I will end this on a personal note. Back in the 1950s I often watched a program called the Racket Squad. I don't remember too much about it, but I do recall at least one episode of this program and a number of others dealt with the terrible problem of the numbers game. The numbers game was a system in which, by one method or another, a set of numbers was generated on any given day. Monsters sent out agents to allow people, usually in the poor community, to place bets on which numbers would turn up on a given day. 

Back in those ancient days there was no question in anyone's mind. This was indeed a racket. It was an immoral, despicable activity used by greedy, evil mobsters to prey upon the helpless and the poor. In return for their hopes of an economic win, the victims surrendered their precious and much-needed cash.
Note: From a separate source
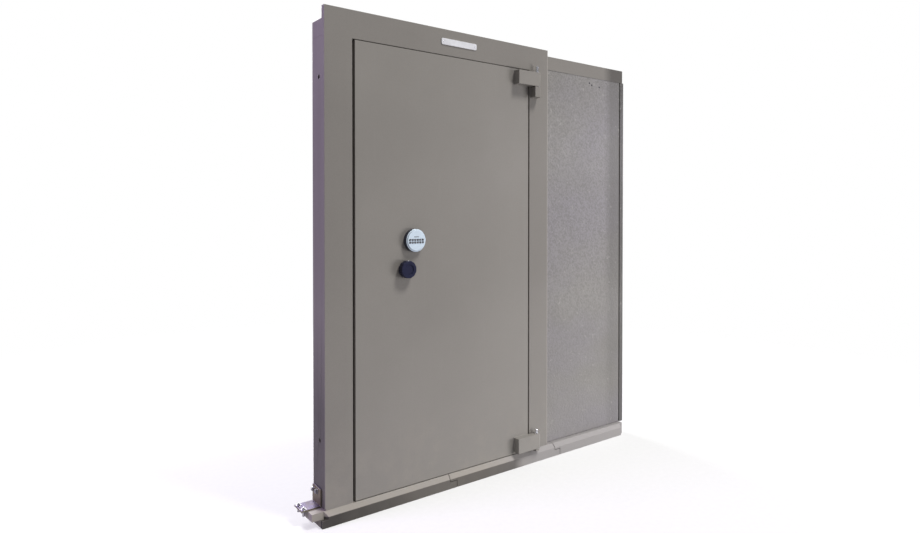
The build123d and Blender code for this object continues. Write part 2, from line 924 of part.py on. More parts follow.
key_centres = [
    (
        keypad_x + (column - (key_columns - 1) / 2) * key_pitch_x,
        keypad_z - keys_below_centre + ((key_rows - 1) / 2 - row) * key_pitch_z,
    )
    for row in range(key_rows)
    for column in range(key_columns)
]

with BuildPart() as keypad_face:
    along_depth(keypad_x, keypad_z, keypad_front, face_back, keypad_radius - housing_wall)
    chamfer(keypad_face.faces().sort_by(Axis.Y)[0].edges(), length=face_bevel)
    with BuildSketch(front_plane(face_back + over)):
        with Locations(*key_centres):
            RectangleRounded(
                key_width + 2 * key_clearance,
                key_height + 2 * key_clearance,
                key_corner + key_clearance,
            )
    extrude(amount=face_back - keypad_front + 2 * over, mode=CUT)
save(keypad_face.part, "keypad_face")

for number, centre in enumerate(key_centres, start=1):
    with BuildPart() as key:
        with BuildSketch(front_plane(key_back)):
            with Locations(centre):
                RectangleRounded(key_width, key_height, key_corner)
        extrude(amount=key_back - keypad_front + key_proud)
        fillet(key.faces().sort_by(Axis.Y)[0].edges(), radius=key_round)
    save(key.part, f"key_{number:02d}")

# ---- knob, spindle and pinion ------------------------------------------------------------------

knob_scallops = 12
scallop_radius = 7.0
scallop_depth = 2.0
knob_bevel = 2.0
knob_dish_radius = 24.0
knob_dish_depth = 3.0
knob_front_wall = 8.0
spindle_tail = 3.0

with BuildPart() as bolt_knob:
    along_depth(knob_x, knob_z, knob_front, knob_back, knob_radius)
    chamfer(bolt_knob.faces().sort_by(Axis.Y)[0].edges(), length=knob_bevel)
    with BuildSketch(front_plane(knob_back + over)):
        with Locations((knob_x, knob_z)):
            with PolarLocations(knob_radius + scallop_radius - scallop_depth, knob_scallops):
                Circle(scallop_radius)
    extrude(amount=knob_back - knob_front + 2 * over, mode=CUT)
    dish_depths = (knob_front - over, knob_front + knob_dish_depth)
    along_depth(knob_x, knob_z, *dish_depths, knob_dish_radius, CUT)
    along_depth(knob_x, knob_z, knob_front + knob_front_wall, knob_back + over, spindle_radius, CUT)
save(bolt_knob.part, "bolt_knob")

pinion_depths = (65.0, 85.0)

with BuildPart() as knob_spindle:
    spindle_depths = (knob_front + knob_front_wall, pinion_depths[1] + spindle_tail)
    along_depth(knob_x, knob_z, *spindle_depths, spindle_radius)
save(knob_spindle.part, "knob_spindle")

base_radius = pitch_radius * cos(radians(pressure_angle))
tip_radius = pitch_radius + gear_module
root_radius = pitch_radius - dedendum
half_tooth = (pi * gear_module / 2 - backlash) / 2


def involute_angle(radius):
    """Angle swept by an involute of the base circle between the base circle and a radius."""
    roll = acos(base_radius / radius)
    return tan(roll) - roll


def flank_point(radius, side, tooth_angle):
    """Point on a tooth's flank at a radius; side is 1 or -1."""
    angle = half_tooth / pitch_radius + involute_angle(pitch_radius) - involute_angle(radius)
    angle = tooth_angle + side * angle
    return (knob_x + radius * cos(angle), knob_z + radius * sin(angle))


# the flanks start just outside the base circle, and each tooth is rooted inside the blank
flank_steps = 4
flank_start = base_radius + 0.01
flank_radii = [
    flank_start + (tip_radius - flank_start) * step / flank_steps for step in range(flank_steps + 1)
]
tooth_root_radius = 0.9 * root_radius
tooth_root_angle = 0.07


def root_point(side, tooth_angle):
    """Point inside the blank, on one side of a tooth's middle; side is 1 or -1."""
    angle = tooth_angle + side * tooth_root_angle
    return (knob_x + tooth_root_radius * cos(angle), knob_z + tooth_root_radius * sin(angle))


with BuildPart() as drive_pinion:
    along_depth(knob_x, knob_z, *pinion_depths, root_radius)
    with BuildSketch(front_plane(pinion_depths[1])):
        for tooth in range(gear_teeth):
            tooth_angle = 2 * pi * tooth / gear_teeth
            roots = [root_point(side, tooth_angle) for side in (-1, 1)]
            rising = [flank_point(radius, 1, tooth_angle) for radius in flank_radii]
            falling = [flank_point(radius, -1, tooth_angle) for radius in reversed(flank_radii)]
            Polygon(roots[1], *rising, *falling, roots[0], align=None)
    extrude(amount=pinion_depths[1] - pinion_depths[0])
    along_depth(knob_x, knob_z, pinion_depths[0] - over, pinion_depths[1] + over, spindle_radius, CUT)
save(drive_pinion.part, "drive_pinion")

# ---- racks, bolt bar and rods ------------------------------------------------------------------

tooth_pitch = pi * gear_module
slope = tan(radians(pressure_angle))
addendum = gear_module
rack_root_depth = 0.5


def rack_tooth(centre, outwards):
    """Outline of one rack tooth that points at the pinion.

    centre is the tooth's middle on the pitch line, outwards the unit vector from the rack to the pinion.
    """
    along = (-outwards[1], outwards[0])
    tip_half = half_tooth - addendum * slope
    root_half = half_tooth + dedendum * slope
    corners = (
        (-root_half, -dedendum - rack_root_depth),
        (-tip_half, addendum),
        (tip_half, addendum),
        (root_half, -dedendum - rack_root_depth),
    )
    points = [
        (centre[0] + a * along[0] + o * outwards[0], centre[1] + a * along[1] + o * outwards[1])
        for a, o in corners
    ]
    Polygon(*points, align=None)


rack_run_out = 10.0
bar_pitch_z = knob_z + pitch_radius
bar_body_bottom = bar_pitch_z + dedendum
bar_right = knob_x + throw + rack_run_out
bar_rack_teeth = range(-1, 7)
rack_overlap = 1.0
bar_right_face = bar_left + bar_thickness
notch_half = lock_bolt_width / 2 + hole_clearance

with BuildPart() as bolt_bar:
    block_between((bar_left, bar_right_face), bar_depths, (bar_bottom, bar_top))
    block_between((bar_right_face - rack_overlap, bar_right), bar_layer, (bar_body_bottom, bar_rack_top))
    with BuildSketch(front_plane(bar_layer[1])):
        for tooth in bar_rack_teeth:
            rack_tooth((knob_x + tooth * tooth_pitch, bar_pitch_z), (0, -1))
    extrude(amount=bar_layer[1] - bar_layer[0])
    for notch_x in (lock_x, lock_x + throw):
        block_between(
            (notch_x - notch_half, notch_x + notch_half),
            (bar_layer[0] - over, bar_layer[1] + over),
            (bar_rack_top - notch_depth, bar_rack_top + over),
            CUT,
        )
save(bolt_bar.part, "bolt_bar")

with BuildPart() as locking_bolts:
    for height in side_bolt_heights:
        round_along_x(side_bolt_tip, bar_left, side_bolt_depth, height, side_bolt_radius)
    chamfer(locking_bolts.faces().filter_by(Axis.X).group_by(Axis.X)[0].edges(), length=bolt_nose)
save(locking_bolts.part, "locking_bolts")



def make_rod(x, side, tip_z, z_direction):
    """Flat rod with a rack at the pinion and a round bolt at its far end.

    side is 1 for the rod on the right of the pinion, z_direction is 1 for the rod that goes up.
    """
    pitch_x = knob_x + side * pitch_radius
    flat_end = knob_z - z_direction * (throw + 2 * rod_grip)
    bolt_root = tip_z - z_direction * rod_bolt_length
    flat_span = sorted((flat_end, bolt_root + z_direction * rod_grip))
    bolt_span = sorted((bolt_root, tip_z))
    with BuildPart() as rod:
        block_between((x - rod_width / 2, x + rod_width / 2), rod_layer, flat_span)
        round_along_z(x, rod_depth, *bolt_span, rod_bolt_radius)
        with BuildSketch(front_plane(rod_layer[1])):
            for tooth in range(rod_tooth_count):
                tooth_z = knob_z - z_direction * (tooth + rod_first_tooth) * tooth_pitch
                rack_tooth((pitch_x, tooth_z), (-side, 0))
        extrude(amount=rod_layer[1] - rod_layer[0])
    return rod.part


save(make_rod(top_rod_x, 1, top_rod_tip, 1), "top_rod")
save(make_rod(bottom_rod_x, -1, bottom_rod_tip, -1), "bottom_rod")

# ---- lock --------------------------------------------------------------------------------------

lock_span = (lock_x - lock_width / 2, lock_x + lock_width / 2)
channel_half = lock_bolt_width / 2 + hole_clearance
channel_depths = (bar_layer[0] - hole_clearance, bar_layer[1] + hole_clearance)

with BuildPart() as lock_body:
    block_between(lock_span, lock_depths, (lock_bottom, lock_top))
    block_between(
        (lock_x - channel_half, lock_x + channel_half),
        channel_depths,
        (lock_bottom - over, lock_channel_top),
        CUT,
    )
save(lock_body.part, "lock_body")

lock_bolt_span = (lock_x - lock_bolt_width / 2, lock_x + lock_bolt_width / 2)
lock_bolt_heights = (lock_bolt_bottom, lock_bolt_bottom + lock_bolt_length)

with BuildPart() as lock_bolt:
    block_between(lock_bolt_span, bar_layer, lock_bolt_heights)
save(lock_bolt.part, "lock_bolt")

with BuildPart() as keypad_lead:
    with BuildLine():
        FilletPolyline(
            (lead_x, y_at(-housing_back_wall), keypad_z),
            (lead_x, y_at(lead_depth), keypad_z),
            (lock_span[1], y_at(lead_depth), keypad_z),
            radius=lead_bend,
        )
    with BuildSketch(front_plane(-housing_back_wall)):
        with Locations((lead_x, keypad_z)):
            Circle(lead_radius)
    sweep()
save(keypad_lead.part, "keypad_lead")
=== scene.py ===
import json
import math

import bmesh
import bpy
from mathutils import Euler, Matrix, Vector, noise


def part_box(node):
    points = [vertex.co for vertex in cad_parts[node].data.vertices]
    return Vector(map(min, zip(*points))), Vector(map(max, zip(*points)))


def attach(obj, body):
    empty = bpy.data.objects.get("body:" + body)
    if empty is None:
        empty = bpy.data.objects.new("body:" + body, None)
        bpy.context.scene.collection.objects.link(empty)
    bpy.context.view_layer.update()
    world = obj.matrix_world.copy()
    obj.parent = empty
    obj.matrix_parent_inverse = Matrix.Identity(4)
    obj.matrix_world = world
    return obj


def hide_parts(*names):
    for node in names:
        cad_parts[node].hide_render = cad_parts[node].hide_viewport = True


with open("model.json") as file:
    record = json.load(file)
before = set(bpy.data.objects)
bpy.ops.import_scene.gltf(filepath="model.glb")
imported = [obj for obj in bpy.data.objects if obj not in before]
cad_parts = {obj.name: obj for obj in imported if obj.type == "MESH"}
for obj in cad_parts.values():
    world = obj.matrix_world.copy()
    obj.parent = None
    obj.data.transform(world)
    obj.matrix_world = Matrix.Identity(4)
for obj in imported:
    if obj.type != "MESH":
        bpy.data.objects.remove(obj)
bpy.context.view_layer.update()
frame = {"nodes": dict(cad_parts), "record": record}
nodes = frame["nodes"]

# ---- node helpers --------------------------------------------------------------------------------


def add_node(tree, kind, inputs=None, **settings):
    """New shader node. Inputs are values or sockets to link, settings are the node's properties."""
    new = tree.nodes.new(kind)
    for name, value in settings.items():
        setattr(new, name, value)
    for name, value in (inputs or {}).items():
        if isinstance(value, bpy.types.NodeSocket):
            tree.links.new(value, new.inputs[name])
        else:
            new.inputs[name].default_value = value
    return new


def new_material(name):
    """Empty material and its tree, shader and coordinates fixed to the object."""
    material = bpy.data.materials.new(name)
    material.use_nodes = True
    tree = material.node_tree
    shader = tree.nodes["Principled BSDF"]
    coords = add_node(tree, "ShaderNodeTexCoord").outputs["Object"]
    return material, tree, shader, coords


def cloud(tree, coords, scale, detail=3.0, roughness=0.5, stretch=(1.0, 1.0, 1.0)):
    """Noise value; scale is in lumps per metre, stretch squeezes it along an axis."""
    mapped = add_node(tree, "ShaderNodeMapping", {"Vector": coords, "Scale": stretch})
    texture = add_node(
        tree,
        "ShaderNodeTexNoise",
        {
            "Vector": mapped.outputs["Vector"],
            "Scale": scale,
            "Detail": detail,
            "Roughness": roughness,
        },
    )
    return texture.outputs["Fac"]


def spread(tree, value, low, high, to_low=0.0, to_high=1.0):
    """Value mapped from one range to another, clamped."""
    ranged = add_node(
        tree,
        "ShaderNodeMapRange",
        {"Value": value, "From Min": low, "From Max": high, "To Min": to_low, "To Max": to_high},
    )
    return ranged.outputs["Result"]


def combine(tree, a, b, operation="MULTIPLY"):
    """Two values combined, by multiplying them unless another operation is named."""
    return add_node(tree, "ShaderNodeMath", {0: a, 1: b}, operation=operation).outputs[0]


def blend_colors(tree, factor, a, b, mode="MIX"):
    """Two colours mixed by a factor."""
    mixed = add_node(tree, "ShaderNodeMix", data_type="RGBA", blend_type=mode)
    for index, value in ((0, factor), (6, a), (7, b)):
        if isinstance(value, bpy.types.NodeSocket):
            tree.links.new(value, mixed.inputs[index])
        elif index == 0:
            mixed.inputs[index].default_value = value
        else:
            mixed.inputs[index].default_value = (*value[:3], 1.0)
    return mixed.outputs[2]


def bump(tree, height, distance, strength=1.0, normal=None):
    """Bump from a height of 0 to 1 that stands for a distance in metres."""
    inputs = {"Height": height, "Distance": distance, "Strength": strength}
    if normal is not None:
        inputs["Normal"] = normal
    return add_node(tree, "ShaderNodeBump", inputs).outputs["Normal"]


def edge_mask(tree, radius):
    """Value that rises to 1 on outer edges and corners within a radius."""
    rounded = add_node(tree, "ShaderNodeBevel", {"Radius": radius}, samples=4)
    flat = add_node(tree, "ShaderNodeNewGeometry")
    agreement = add_node(
        tree,
        "ShaderNodeVectorMath",
        {0: rounded.outputs["Normal"], 1: flat.outputs["Normal"]},
        operation="DOT_PRODUCT",
    )
    return spread(tree, agreement.outputs["Value"], 0.99, 0.80)


def axes_of(tree, coords):
    """X, Y and Z of a point of the object, in metres."""
    axes = add_node(tree, "ShaderNodeSeparateXYZ", {"Vector": coords})
    return axes.outputs["X"], axes.outputs["Y"], axes.outputs["Z"]


def shade(color, amount):
    """Colour made lighter or darker."""
    return tuple(min(1.0, channel * amount) for channel in color)


# ---- materials -----------------------------------------------------------------------------------

DUST = (0.42, 0.37, 0.31)
PAINTED_LOW_LIGHT = (0.42, 0.405, 0.39)
RAIL_RIGHT_TONE = (0.330, 0.316, 0.312)
# Dark colour of the painted shade on the base rail's front and on the frame's left side.
PAINTED_SHADE = (0.045, 0.041, 0.037)
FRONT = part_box("face_plate")[0].y
PLATE_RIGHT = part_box("face_plate")[1].x
JAMB_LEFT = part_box("lock_side_jamb")[0].x
CHANNEL_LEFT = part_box("panel_edge_channel")[0].x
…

Today we call it the state lottery.

The California lottery was begun when I was Principal. The promise was made that much of the money would go straight to the schools and every school would see a huge increase in income. A few years after the lottery was adopted, a study was done on statewide school district income to see what the actual impact have been. The real results were that some schools did indeed make more money. Other schools made no more nor less than they had made before the lottery. And some schools received even less money than they had before the lottery.

The reasons for these disparate results are complex, but they involve things such as people assuming that since the schools were getting rich on all that lottery money, there was no need to maintain the tax base.

"The best throw at dice is to throw them away." ---Mark Twain.